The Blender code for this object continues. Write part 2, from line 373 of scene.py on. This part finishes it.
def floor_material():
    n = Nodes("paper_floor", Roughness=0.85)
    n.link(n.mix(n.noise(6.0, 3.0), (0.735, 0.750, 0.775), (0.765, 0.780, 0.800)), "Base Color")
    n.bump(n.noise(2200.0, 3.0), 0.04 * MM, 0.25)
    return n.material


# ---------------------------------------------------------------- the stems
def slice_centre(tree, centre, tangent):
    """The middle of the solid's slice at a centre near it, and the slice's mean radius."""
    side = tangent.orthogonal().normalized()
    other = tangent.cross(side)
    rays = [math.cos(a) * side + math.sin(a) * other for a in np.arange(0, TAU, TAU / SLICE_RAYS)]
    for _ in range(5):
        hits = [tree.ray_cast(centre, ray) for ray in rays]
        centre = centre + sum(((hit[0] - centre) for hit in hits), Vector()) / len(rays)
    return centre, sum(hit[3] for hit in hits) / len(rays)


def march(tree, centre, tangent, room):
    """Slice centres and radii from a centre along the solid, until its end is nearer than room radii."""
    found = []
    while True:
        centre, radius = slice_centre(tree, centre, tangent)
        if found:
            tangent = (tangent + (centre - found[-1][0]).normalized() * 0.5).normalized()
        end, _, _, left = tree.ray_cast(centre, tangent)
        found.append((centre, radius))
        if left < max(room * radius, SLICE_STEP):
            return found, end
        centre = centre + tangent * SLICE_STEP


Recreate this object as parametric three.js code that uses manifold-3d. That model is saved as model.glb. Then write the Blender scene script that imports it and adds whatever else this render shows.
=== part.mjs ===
···
§ **Given request**
Here, the records must be output exactly and in full.

§ **Completed task**
The Blender code for this object continues. Write part 2, from line 373 of scene.py on. This part finishes it.
def floor_material():
    n = Nodes("paper_floor", Roughness=0.85)
    n.link(n.mix(n.noise(6.0, 3.0), (0.735, 0.750, 0.775), (0.765, 0.780, 0.800)), "Base Color")
    n.bump(n.noise(2200.0, 3.0), 0.04 * MM, 0.25)
    return n.material


# ---------------------------------------------------------------- the stems
def slice_centre(tree, centre, tangent):
    """The middle of the solid's slice at a centre near it, and the slice's mean radius."""
    side = tangent.orthogonal().normalized()
    other = tangent.cross(side)
    rays = [math.cos(a) * side + math.sin(a) * other for a in np.arange(0, TAU, TAU / SLICE_RAYS)]
    for _ in range(5):
        hits = [tree.ray_cast(centre, ray) for ray in rays]
        centre = centre + sum(((hit[0] - centre) for hit in hits), Vector()) / len(rays)
    return centre, sum(hit[3] for hit in hits) / len(rays)


def march(tree, centre, tangent, room):
    """Slice centres and radii from a centre along the solid, until its end is nearer than room radii."""
    found = []
    while True:
        centre, radius = slice_centre(tree, centre, tangent)
        if found:
            tangent = (tangent + (centre - found[-1][0]).normalized() * 0.5).normalized()
        end, _, _, left = tree.ray_cast(centre, tangent)
        found.append((centre, radius))
        if left < max(room * radius, SLICE_STEP):
            return found, end
        centre = centre + tangent * SLICE_STEP


Recreate this object as parametric three.js code that uses manifold-3d. That model is saved as model.glb. Then write the Blender scene script that imports it and adds whatever else this render shows.
=== part.mjs ===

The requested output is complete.